President Donald Trump welcomed Josh Holt back to the United States after he was released from prison in Venezuela, where had been held since the summer of 2016. “You’ve gone through a lot, more than most people could endure,” Trump told Holt in the Oval Office shortly after the 26-year-old landed in the United States.
Holt traveled to Venezuela in 2016 to marry a Mormon woman he had met online while looking to improve his Spanish. Mere days after marrying Thamara Caleño Holt ended up jailed without trial for two years as he was branded the top CIA spy in Latin America. The Mormon missionary from Utah “became the ultimate example of an American in the wrong place at the wrong time,” notes the Washington Post. Holt ended up held in a notorious prison known for holding political prisoners who say they have been tortured.
Only last week, Holt had posted a video on Facebook saying he feared for his life after a riot. “I’ve been begging my government for two years,” he said. “They say they’re doing things but I’m still here.” That led to a doubling down of existing efforts to get Holt released. On Saturday night, Holt became emotional as he thanked those who worked toward his release. “I’m just overwhelmed with gratitude for you guys for everything you’ve done,” Holt said.
Trump, who had earlier called Holt a “hostage,” seemingly couldn’t help himself and used the opportunity to highlight the other American prisoners held abroad who were released during his administration. “You were a tough one, I have to tell you, that was a tough situation,” Trump said. “But we’ve had 17 [people jailed] released and we’re very proud of that record. Very proud. And we have others coming. We’re in the midst of some very big negotiations to get others out.”

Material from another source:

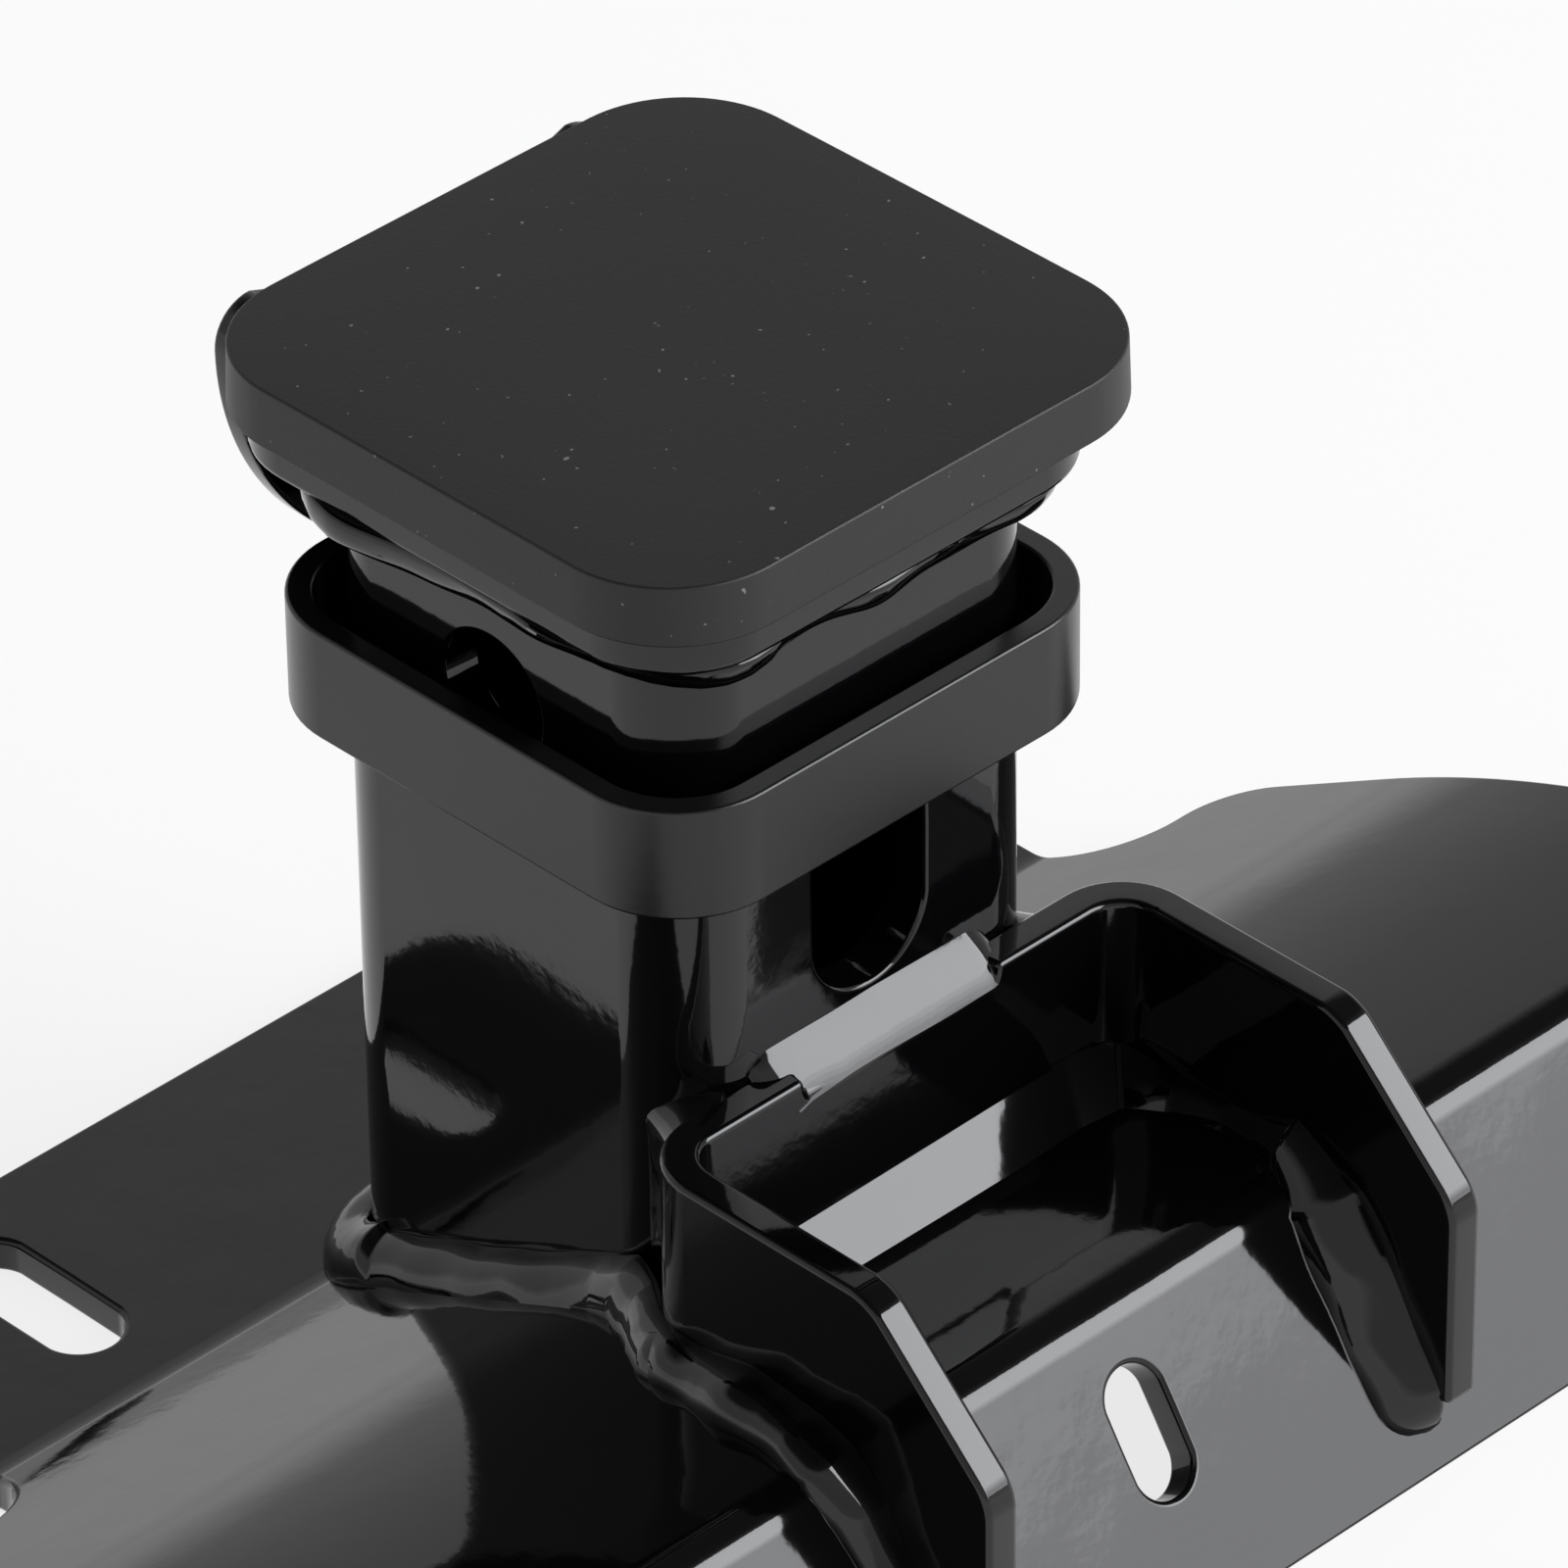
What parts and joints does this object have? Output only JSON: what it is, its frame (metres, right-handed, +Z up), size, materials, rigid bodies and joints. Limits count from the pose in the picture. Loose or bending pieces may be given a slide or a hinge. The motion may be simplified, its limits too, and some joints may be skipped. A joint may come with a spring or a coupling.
{
  "type": "trailer hitch receiver",
  "caption": "Upright square hitch receiver tube welded to a formed body plate with bolt slots, with a chain bracket, a sliding band and a pull-off rubber end cap.",
  "frame": {"origin": "midway between the two flange slots, on the flange's underside, which is the plane that the part stands on", "axes": "+X along the body plate, -Y towards the chain bracket, +Z up the receiver tube towards its mouth"},
  "size_m": [0.26, 0.1672, 0.1426],
  "materials": {
    "powder_coated_steel": "high gloss black powder coat",
    "coated_weld": "weld bead under the same gloss black coat",
    "band_rubber": "satin black moulded rubber",
    "cap_rubber": "matte black moulded rubber, fine grained"
  },
  "bodies": {
    "receiver": {"body_plate": "powder_coated_steel", "receiver_tube": "powder_coated_steel", "mouth_collar": "powder_coated_steel", "mouth_collar_weld": "coated_weld", "rear_tab": "powder_coated_steel", "rear_tab_weld": "coated_weld", "chain_bracket": "powder_coated_steel", "tube_foot_weld": "coated_weld", "bracket_top_weld": "coated_weld", "corner_weld_left": "coated_weld", "corner_weld_right": "coated_weld", "ear_weld_left": "coated_weld", "ear_weld_right": "coated_weld", "bracket_inner_weld": "coated_weld"},
    "cap": {"end_cap": "cap_rubber"},
    "band": {"sliding_band": "band_rubber"}
  },
  "joints": [
    {"name": "cap_pull", "type": "slide", "parent": "receiver", "child": "cap", "axis": [0, 0, 1], "range_m": [0, 0.06]},
    {"name": "band_slide", "type": "slide", "parent": "receiver", "child": "band", "axis": [0, 0, 1], "range_m": [-0.024, 0]}
  ]
}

The release of Holt came a day after Sen. Bob Corker held a surprise meeting with Venezuelan President Nicolas Maduro in Caracas. Days earlier the Trump administration had refused to recognize Maduro’s re-election in what it had described as a “sham” vote. Although Corker may have provided the final push for release, Holt was able to return to the United States thanks to months of negotiations through a secret backchannel that was led by a veteran Republican staffer who is an expert on Latin America. Both Corker and Sen. Orrin Hatch from Utah credited the staffer, Caleb McCarry, with leading the negotiations. Hatch had also spoken with Maduro several times about Holt and his office posted a video on Saturday of the family reuniting in the United States.
Holt’s release comes at a time when Maduro appears to be launching a charm offensive to try to improve relations with countries that criticized last week’s election. But in a statement later on Saturday, the White House made clear that Holt’s release “does not change United States policy. The Maduro regime must call free, fair, and transparent elections, consistent with its constitution. The election process that occurred on May 20 was illegitimate.”